At third, he watched Brooks prepare before each pitch was thrown: The quiet, intense crouch, nimble on the balls of his feet, taking off his glove and putting it back on, eyes locked on the batter, moving forward just an inch or so. 

“I’d keep looking to see if he’d get distracted and he never did,” said Hoffberger. “I can’t imagine that discipline, going through that routine…” more than a dozen times an inning multiplied by nine innings times 162 games a year times 23 years. All with the Baltimore Orioles.

One time, young Hoffberger didn’t look down at his own feet until it was too late. A 16-year-old summer intern in the club’s PR department in 1972, Peter was in the Orioles’ clubhouse one day and somehow didn’t notice that 6-foot-4, then 240-pound Boog Powell – who caught more throws at first from Brooks than any other player – was kneeling beside him.

 “When I started doing the hat dance, [second basemen] Davey Johnson and [centerfielder] Paul Blair began howling,” said Hoffberger. “Boog had slipped a pack of matches under the sole of my shoe and gave me a hot foot.”

 Welcome to the big leagues, young man.

Brooks gets ready to blow out the candles on his 70th birthday, 2007. Photo credit: Jim Burger.
Brooks gets ready to blow out the candles on his 70th birthday, 2007. Photo credit: Jim Burger.

As a youngster, Kiel McLaughlin’s father — the late Jim McLaughlin — kept boxes of meticulously curated baseball cards at his home in southwest Baltimore. He often told Kiel that the collection – Mantle and Koufax; Aaron, Mays and Banks – would be worth something one day.

“Brooks was his favorite,” said McLaughlin in a Facebook post. “He told stories of getting change from his Mom as a child and taking the bus from Pigtown to Memorial Stadium to see Brooks play.”

Going through his father’s collection to see what “the highest bidder” might be willing to pay, Kiel came upon a Brooks Robinson card. “I think about him at nine-years-old pulling his hero from a pack and how excited he must have been,” wrote McLaughlin.

That card, he said the day after Brooks died, is not for sale.

A final thought. Would you believe – given all that’s been said about the man, particularly the accolades at yesterday’s Camden Yards memorial – that Brooks Robinson was connected to fraud? It’s true, only Brooksie wasn’t aware of it.

If your father or grandfather or great-grandfather passed along a photo or baseball signed by Brooks – and that forebear happened to be given moments of bad public behavior – the keepsake might be a fake.
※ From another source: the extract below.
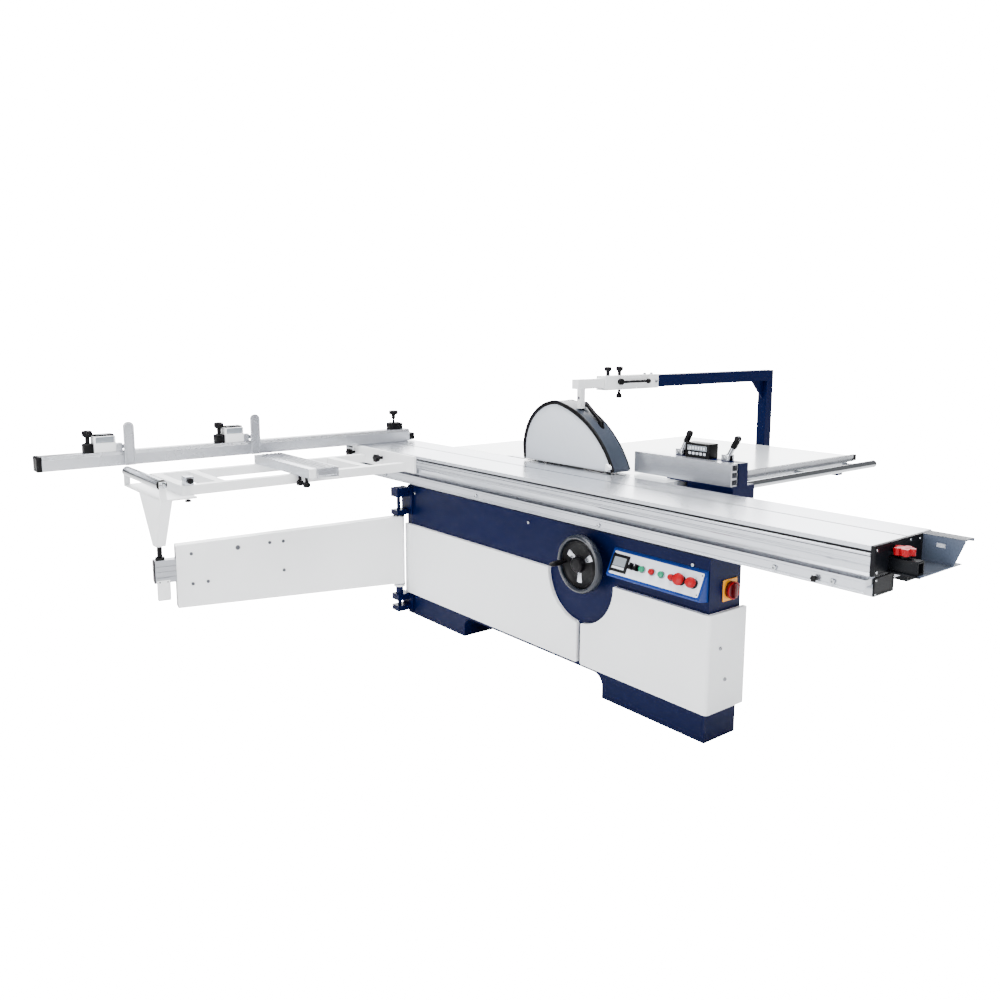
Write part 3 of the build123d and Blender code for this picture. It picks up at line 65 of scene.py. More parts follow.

Peter Hoffberger knows because – unbeknownst to Brooks – he perpetrated the deception.

During his “hot foot” summer, Hoffberger worked with Bob Brown, Orioles chief PR man for 35 years. Before the team’s media department employed more staff than the roster had relief pitchers, Bob pretty much ran the show single-handedly.

“It was Bob and me,” said Hoffberger. “If a fan came into the office with a complaint but they were polite, I could assuage them by getting a player’s autograph. Of course, everyone wanted Brooks. So I’d get him to sign something and send them on their way.

“If they came in and they were a jerk, they also got a Brooks Robinson autograph, except Brooks didn’t sign it. I did.”

Reasoned Hoffberger: “I wasn’t going to bother Brooks for a jerk.”

On October 13, 1970, Rafael Alvarez saw Dave McNally hit the only grand slam by a pitcher in World Series history at the fall classic in which Brooks Robinson was the MVP. He can be reached via orlo.leini@gmail.com

One reply on “Brooks Robinson (1937-2023): What More Can Be Said?”

  1. Brooks was from Arkansas but he was REAL Baltimore. I had the honor of meeting him 3 times and 2 of those were MD horse racing events (Pimlico and MD Hunt Cup) Yup, Brooks liked the ponies!